Gaffney Cline & Associates June 2021 CPR

Proposed Acquisition of Interests in Angolan Offshore Blocks 18, 27 and 31

In May 2022, Sirius established local JV partner, Somoil S.A., the largest privately owned Angolan oil company, the joint Sirius-Somoil consortium, (‘the Sirius-Somoil Consortium’ or ‘the Consortium’), signed a legally binding Sale and Purchase Agreement (“SPA”) with Sonangol Pesquisa e Produção S.A. (“Sonangol”), Angola’s state-owned oil company, to:

  • Acquire participating interests of 8.28% and 10% respectively in the producing Angolan offshore Blocks 18 and 31.
  • Acquire 25% participating interest in the exploration Block 27, for a total consideration of US$335.5m (“the Proposed Acquisition”).
  • Prolific deepwater production assets with strong cash flow characteristics.
  • Current gross production from Blocks 18+31 is averaging c.120,000 bopd.
  • Net production entitlement to the Consortium expected to average 11,000 bopd.
  • Significant cash flow entitlement given low operating costs and unrecovered costs
  • Major medium and long-term development upside.
  • Sirius-Somoil will be making targeted investments in Sonangol social projects in Angola as part of its committed strategy of working with partners to improve lives through sustainability initiatives in the community.

Block 31 – Producing

  • Acquiring a 10.0% interest for a total consideration of US$170m.
  • Unrecovered development cost balance of c.$14bn boosts contractor group entitlements, enhancing overall EBITDA/bbl and long-term returns.
  • The Block is operated by BP Angola and is located offshore some 400 kilometres north west of Luanda.
  • The block consists of four oil fields; Plutão, Saturno, Vénus and Marte (“PSVM”), which were discovered between 2002 and 2004 in water depths of up to 2,000 metres in the North East part of Block 31. PSVM is the second BP-operated development in Angola and production started up in December 2012. Licence partners are currently BP (26.67%), Equinor (13.3%), Sinopec International (15%), Sonangol (45%).
  • Current gross production from the block is averaging c.60,000 bopd.
  • Gross 2P/2C reserves of 275mmbbls relate to existing production and sanctioned developments, according to the operator.
  • Further gross 2C resources of 516 mmbbls from existing discoveries, according to Gaffney Cline & Associates.
  • Future payments, on new developments within the block, are contingent on sustained high oil prices (>=$75/bbl) and first oil from long-term developments.

Block 18 – Producing

  • Acquiring an 8.28% interest for a total consideration of US$165m.
  • The block is operated by BP Angola and is located offshore, 160 kilometres northwest of Luanda.

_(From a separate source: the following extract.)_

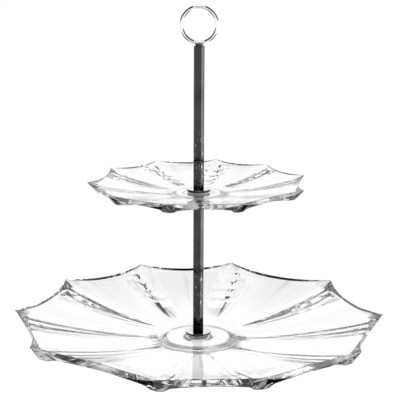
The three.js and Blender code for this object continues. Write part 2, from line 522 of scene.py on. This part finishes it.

Eight discoveries have been made in this block, of which the fields Galio, Cromio, Cobalto, Paladio, and Plutonio make up the first producing complex known as Greater Plutonio.
  • Production started in 2007 and remains at material levels. Late last year the Platina project started production adding significant volumes and reserves to total block.
  • production. Licence partners are currently BP (26.67%), Equinor (13.3%), Sinopec International (15%), Sonangol (45%).
  • Current gross production from the block is averaging c.60,000 bopd.
  • Gross 2P/2C reserves of 220mmbbls relate to existing production and sanctioned developments, according to the operator.
  • Future payments, on new developments within the block, are contingent on sustained high oil prices (>=$75/bbl) and first oil from long-term developments.

Block 27 – Exploration

  • The Consortium is acquiring a 25.0% non-operated interest in this deepwater exploration and appraisal block for a total consideration of US$0.5m.
  • The block is located offshore in the Kwanza basin, an area known for its gas potential.